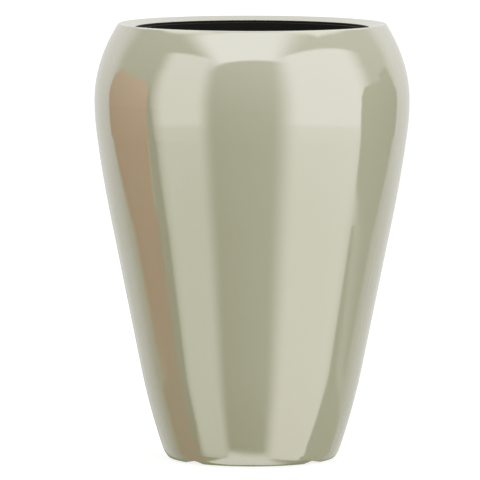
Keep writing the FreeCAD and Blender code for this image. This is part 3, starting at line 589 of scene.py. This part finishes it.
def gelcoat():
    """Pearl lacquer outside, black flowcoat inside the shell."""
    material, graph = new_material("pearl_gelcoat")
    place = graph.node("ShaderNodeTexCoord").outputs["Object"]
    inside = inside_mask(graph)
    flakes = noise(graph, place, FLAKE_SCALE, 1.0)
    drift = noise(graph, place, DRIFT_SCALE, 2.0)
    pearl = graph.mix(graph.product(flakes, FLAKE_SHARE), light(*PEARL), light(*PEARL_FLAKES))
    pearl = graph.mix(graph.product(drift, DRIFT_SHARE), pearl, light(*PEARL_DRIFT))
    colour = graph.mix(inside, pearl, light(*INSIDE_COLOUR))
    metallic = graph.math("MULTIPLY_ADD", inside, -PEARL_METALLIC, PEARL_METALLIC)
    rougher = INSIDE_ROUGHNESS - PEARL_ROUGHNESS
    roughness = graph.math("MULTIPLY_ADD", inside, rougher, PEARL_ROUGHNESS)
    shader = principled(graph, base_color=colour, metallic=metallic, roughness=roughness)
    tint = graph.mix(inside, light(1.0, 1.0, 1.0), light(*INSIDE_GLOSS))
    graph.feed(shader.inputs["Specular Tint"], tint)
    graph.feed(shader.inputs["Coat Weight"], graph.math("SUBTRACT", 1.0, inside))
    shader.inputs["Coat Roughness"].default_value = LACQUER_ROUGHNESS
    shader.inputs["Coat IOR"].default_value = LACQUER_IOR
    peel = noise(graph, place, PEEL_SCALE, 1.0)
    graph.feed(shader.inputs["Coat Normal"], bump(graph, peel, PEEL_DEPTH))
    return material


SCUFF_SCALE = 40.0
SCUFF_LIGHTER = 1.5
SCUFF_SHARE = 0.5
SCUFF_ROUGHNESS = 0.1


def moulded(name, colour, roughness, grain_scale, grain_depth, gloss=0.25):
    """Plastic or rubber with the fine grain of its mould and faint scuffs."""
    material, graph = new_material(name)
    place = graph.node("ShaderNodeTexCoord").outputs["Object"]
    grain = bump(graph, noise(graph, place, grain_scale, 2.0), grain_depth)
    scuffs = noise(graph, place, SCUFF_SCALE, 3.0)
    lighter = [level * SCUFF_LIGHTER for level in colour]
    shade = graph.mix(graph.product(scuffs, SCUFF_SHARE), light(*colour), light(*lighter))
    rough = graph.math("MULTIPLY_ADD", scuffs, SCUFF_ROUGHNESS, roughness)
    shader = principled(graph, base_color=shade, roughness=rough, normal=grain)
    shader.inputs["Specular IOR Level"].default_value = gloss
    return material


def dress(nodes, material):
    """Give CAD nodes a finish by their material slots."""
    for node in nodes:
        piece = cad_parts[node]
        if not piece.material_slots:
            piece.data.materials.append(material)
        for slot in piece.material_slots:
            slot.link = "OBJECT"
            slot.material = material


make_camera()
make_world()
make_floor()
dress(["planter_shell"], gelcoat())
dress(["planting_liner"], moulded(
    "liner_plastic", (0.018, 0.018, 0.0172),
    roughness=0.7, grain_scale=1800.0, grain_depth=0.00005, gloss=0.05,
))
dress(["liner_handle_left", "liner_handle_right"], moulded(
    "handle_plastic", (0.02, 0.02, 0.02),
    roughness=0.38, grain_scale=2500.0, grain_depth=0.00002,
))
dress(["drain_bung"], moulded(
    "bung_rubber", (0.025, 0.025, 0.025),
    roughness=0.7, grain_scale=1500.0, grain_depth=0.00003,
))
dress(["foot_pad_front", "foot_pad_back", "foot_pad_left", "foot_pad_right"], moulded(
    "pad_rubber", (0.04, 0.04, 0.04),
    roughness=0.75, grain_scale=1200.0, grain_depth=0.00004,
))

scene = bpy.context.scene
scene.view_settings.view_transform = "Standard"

━━━━━━━━━━━━━━━━━━━━━━━━━━━━━━

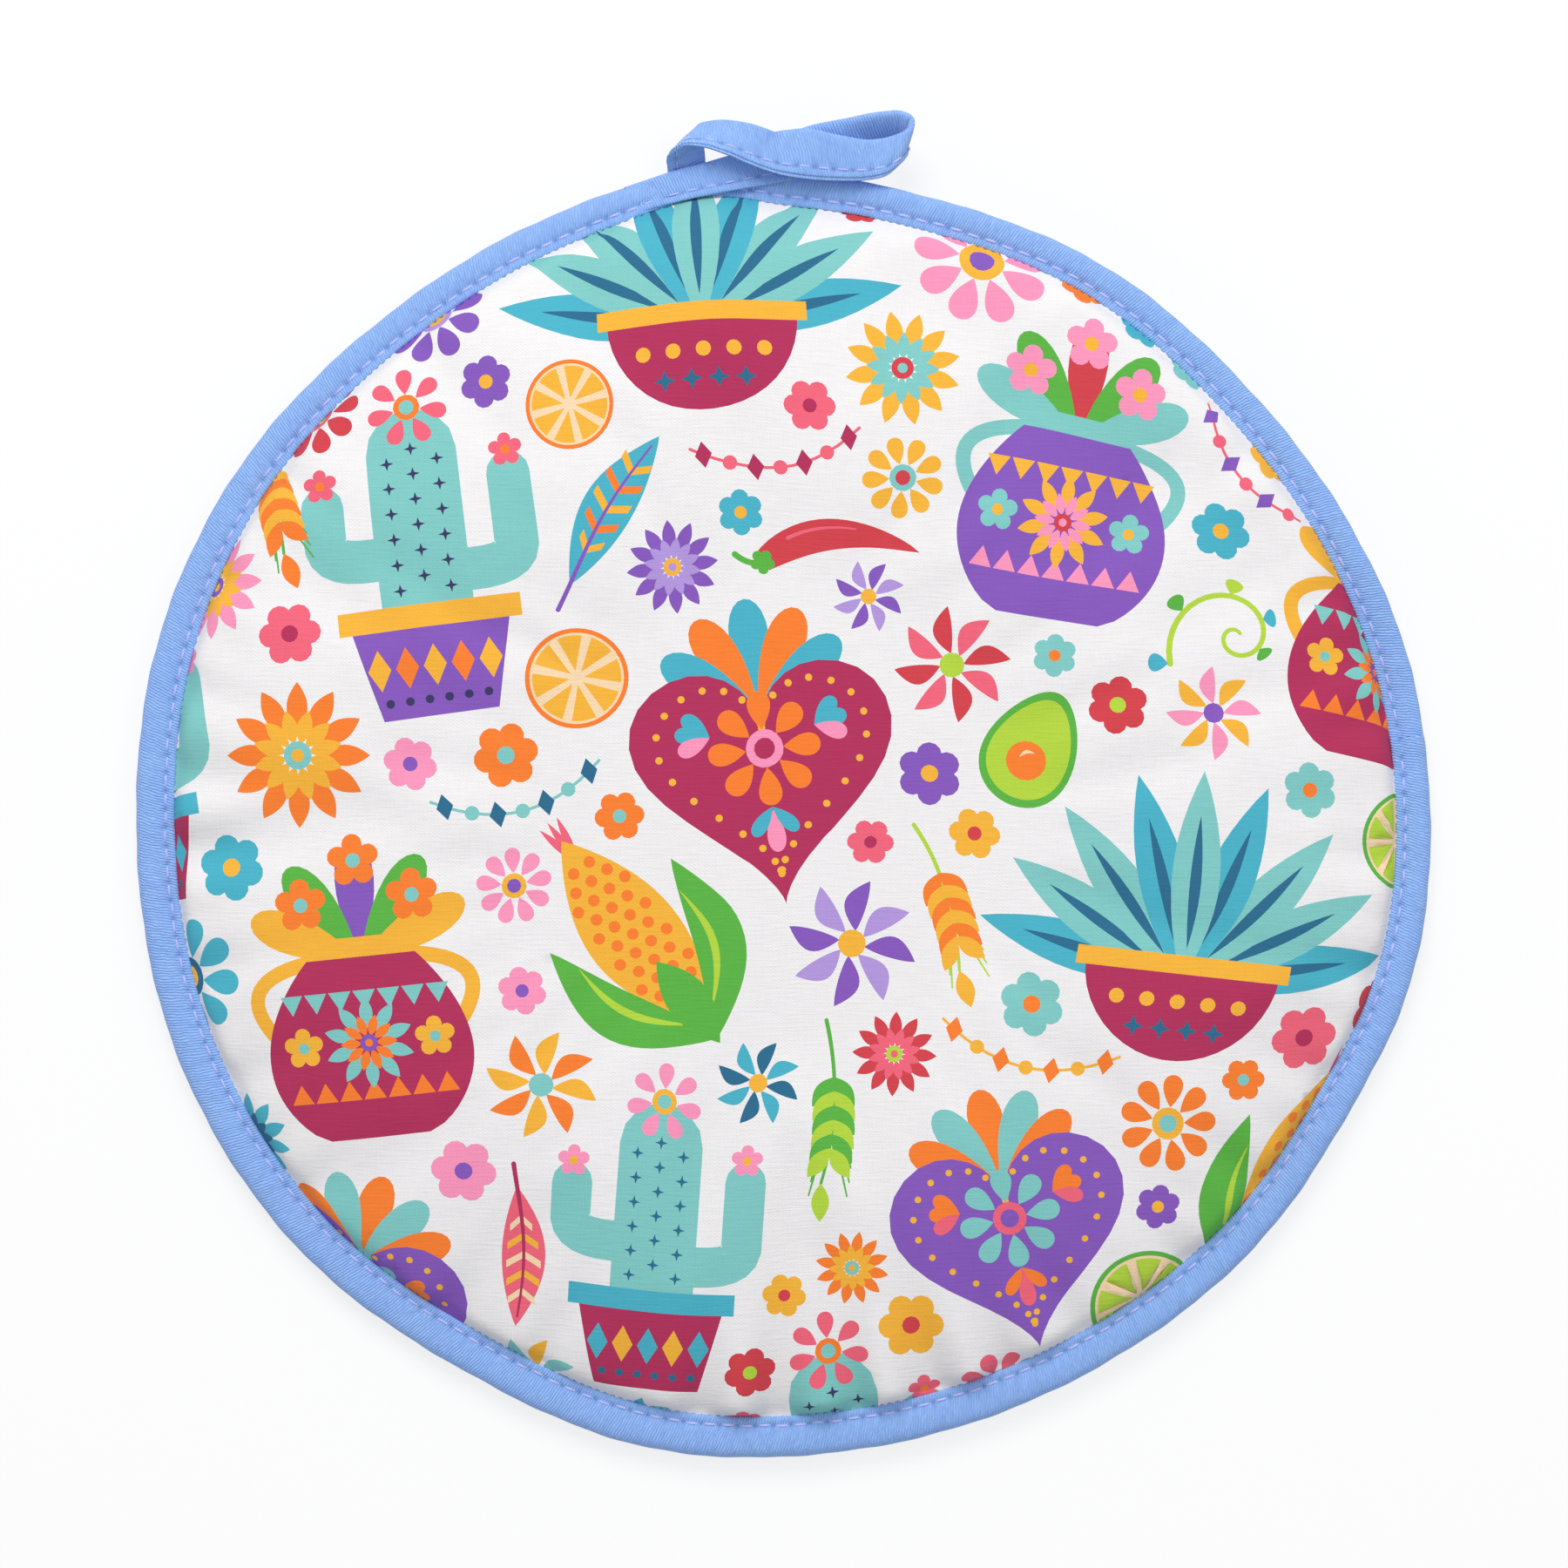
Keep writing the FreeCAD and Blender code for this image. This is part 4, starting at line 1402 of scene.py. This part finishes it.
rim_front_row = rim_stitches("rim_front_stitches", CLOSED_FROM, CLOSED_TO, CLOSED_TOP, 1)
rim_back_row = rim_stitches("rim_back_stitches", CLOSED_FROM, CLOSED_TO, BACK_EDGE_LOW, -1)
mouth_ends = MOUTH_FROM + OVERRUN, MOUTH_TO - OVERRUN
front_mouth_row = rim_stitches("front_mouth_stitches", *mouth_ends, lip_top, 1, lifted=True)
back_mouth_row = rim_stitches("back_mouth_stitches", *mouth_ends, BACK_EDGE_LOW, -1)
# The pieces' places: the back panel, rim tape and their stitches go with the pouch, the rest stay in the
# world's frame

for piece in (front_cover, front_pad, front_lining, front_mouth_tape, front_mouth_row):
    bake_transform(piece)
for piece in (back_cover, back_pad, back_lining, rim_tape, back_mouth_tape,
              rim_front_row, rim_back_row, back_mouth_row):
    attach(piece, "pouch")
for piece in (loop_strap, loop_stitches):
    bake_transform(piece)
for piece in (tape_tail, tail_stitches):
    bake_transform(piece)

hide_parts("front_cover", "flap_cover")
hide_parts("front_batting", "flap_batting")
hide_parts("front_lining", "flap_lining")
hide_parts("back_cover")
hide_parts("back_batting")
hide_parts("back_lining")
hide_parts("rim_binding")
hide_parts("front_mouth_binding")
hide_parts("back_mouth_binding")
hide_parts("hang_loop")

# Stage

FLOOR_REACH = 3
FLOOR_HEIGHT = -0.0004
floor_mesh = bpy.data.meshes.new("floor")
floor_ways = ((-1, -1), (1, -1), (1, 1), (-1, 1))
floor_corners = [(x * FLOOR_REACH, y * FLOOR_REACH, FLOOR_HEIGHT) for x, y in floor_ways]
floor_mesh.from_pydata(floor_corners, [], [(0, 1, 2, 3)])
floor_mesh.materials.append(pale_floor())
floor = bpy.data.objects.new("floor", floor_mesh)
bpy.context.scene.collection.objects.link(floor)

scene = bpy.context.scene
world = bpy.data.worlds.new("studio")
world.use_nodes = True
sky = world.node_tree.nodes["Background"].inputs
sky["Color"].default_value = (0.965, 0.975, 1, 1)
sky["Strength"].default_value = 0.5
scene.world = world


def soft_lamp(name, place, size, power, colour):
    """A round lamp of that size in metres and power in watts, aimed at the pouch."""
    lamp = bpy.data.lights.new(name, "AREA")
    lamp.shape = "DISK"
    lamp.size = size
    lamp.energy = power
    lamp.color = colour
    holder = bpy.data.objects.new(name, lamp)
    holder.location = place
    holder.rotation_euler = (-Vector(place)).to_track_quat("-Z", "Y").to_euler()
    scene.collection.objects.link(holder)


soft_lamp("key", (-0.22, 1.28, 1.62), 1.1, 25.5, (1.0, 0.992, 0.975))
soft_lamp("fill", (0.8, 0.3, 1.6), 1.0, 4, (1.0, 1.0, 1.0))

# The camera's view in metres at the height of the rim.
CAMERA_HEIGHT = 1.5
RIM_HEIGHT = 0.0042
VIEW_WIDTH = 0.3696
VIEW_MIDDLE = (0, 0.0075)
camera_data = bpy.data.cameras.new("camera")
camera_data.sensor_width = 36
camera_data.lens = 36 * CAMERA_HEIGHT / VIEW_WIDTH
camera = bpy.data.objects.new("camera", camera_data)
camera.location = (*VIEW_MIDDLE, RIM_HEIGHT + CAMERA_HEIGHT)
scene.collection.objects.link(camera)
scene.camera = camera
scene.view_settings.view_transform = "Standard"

━━━━━━━━━━━━━━━━━━━━━━━━━━━━━━

Do this
Write out each line exactly as it appears, from the line with "1402 of scene.py. This part finishes it." up to and including the line with "bpy.context.scene.collection.objects.link(floor)".

Reply
Keep writing the FreeCAD and Blender code for this image. This is part 4, starting at line 1402 of scene.py. This part finishes it.
rim_front_row = rim_stitches("rim_front_stitches", CLOSED_FROM, CLOSED_TO, CLOSED_TOP, 1)
rim_back_row = rim_stitches("rim_back_stitches", CLOSED_FROM, CLOSED_TO, BACK_EDGE_LOW, -1)
mouth_ends = MOUTH_FROM + OVERRUN, MOUTH_TO - OVERRUN
front_mouth_row = rim_stitches("front_mouth_stitches", *mouth_ends, lip_top, 1, lifted=True)
back_mouth_row = rim_stitches("back_mouth_stitches", *mouth_ends, BACK_EDGE_LOW, -1)
# The pieces' places: the back panel, rim tape and their stitches go with the pouch, the rest stay in the
# world's frame

for piece in (front_cover, front_pad, front_lining, front_mouth_tape, front_mouth_row):
    bake_transform(piece)
for piece in (back_cover, back_pad, back_lining, rim_tape, back_mouth_tape,
              rim_front_row, rim_back_row, back_mouth_row):
    attach(piece, "pouch")
for piece in (loop_strap, loop_stitches):
    bake_transform(piece)
for piece in (tape_tail, tail_stitches):
    bake_transform(piece)

hide_parts("front_cover", "flap_cover")
hide_parts("front_batting", "flap_batting")
hide_parts("front_lining", "flap_lining")
hide_parts("back_cover")
hide_parts("back_batting")
hide_parts("back_lining")
hide_parts("rim_binding")
hide_parts("front_mouth_binding")
hide_parts("back_mouth_binding")
hide_parts("hang_loop")

# Stage

FLOOR_REACH = 3
FLOOR_HEIGHT = -0.0004
floor_mesh = bpy.data.meshes.new("floor")
floor_ways = ((-1, -1), (1, -1), (1, 1), (-1, 1))
floor_corners = [(x * FLOOR_REACH, y * FLOOR_REACH, FLOOR_HEIGHT) for x, y in floor_ways]
floor_mesh.from_pydata(floor_corners, [], [(0, 1, 2, 3)])
floor_mesh.materials.append(pale_floor())
floor = bpy.data.objects.new("floor", floor_mesh)
bpy.context.scene.collection.objects.link(floor)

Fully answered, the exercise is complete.